John H. Cochrane, is a research associate and past director of the asset pricing program of the National Bureau of Economic Research and a fellow of the Econometric Society. His recent publications include the book, Asset Pricing, and numerous articles on his research topics.
Douglas W. Diamond, specializes in the study of financial intermediaries, financial crises, and liquidity. His work has appeared in such notable journals as the Journal of Financial Economics, the Journal of Finance, the Review of Economic Studies, the American Economic Review, and the Journal of Political Economy.
Eugene F. Fama, is widely recognized as the "father of modern finance." Fama is among the most cited of America's researchers. He focuses much of his study on the relation between risk and return and implications for portfolio management.
Zhiguo He, is primarily interested in agency frictions in corporate finance and asset pricing, with a special focus on contract theory. In 2007, he won the Lehman Brothers Fellowship for Research Excellence in Finance, which is an annual competition of doctoral theses from top business schools.
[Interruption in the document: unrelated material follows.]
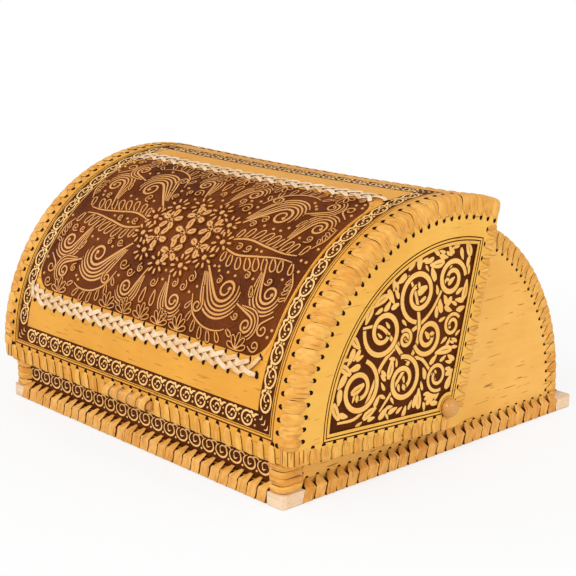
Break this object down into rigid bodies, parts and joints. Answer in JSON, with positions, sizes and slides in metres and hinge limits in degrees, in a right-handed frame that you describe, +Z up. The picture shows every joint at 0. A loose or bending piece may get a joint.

Tobias J. Moskowitz, was recognized by the American Finance Association with its 2007 Fischer Black Prize, which honors the top finance scholar under the age of 40. The award cited his "ingenious and careful use of newly available data to address fundamental questions in finance."
Raghuram G. Rajan, served as chief economist at the International Monetary Fund between 2003 and 2006. He is the author, along with fellow faculty member Luigi Zingales, of the book, Saving Capitalism from the Capitalists. He received the inaugural Fischer Black Prize in 2003.
Kevin Francis Rock, studies privatizations, joint ventures, and the mergers and acquisitions of banks and insurance companies in the developing world and emerging markets. Rock's research includes "Why New Issues Are Underpriced" in the Journal of Financial Economics and "The Transactions Process and Rational Stock Price Dynamics" with Terry A. Marsh.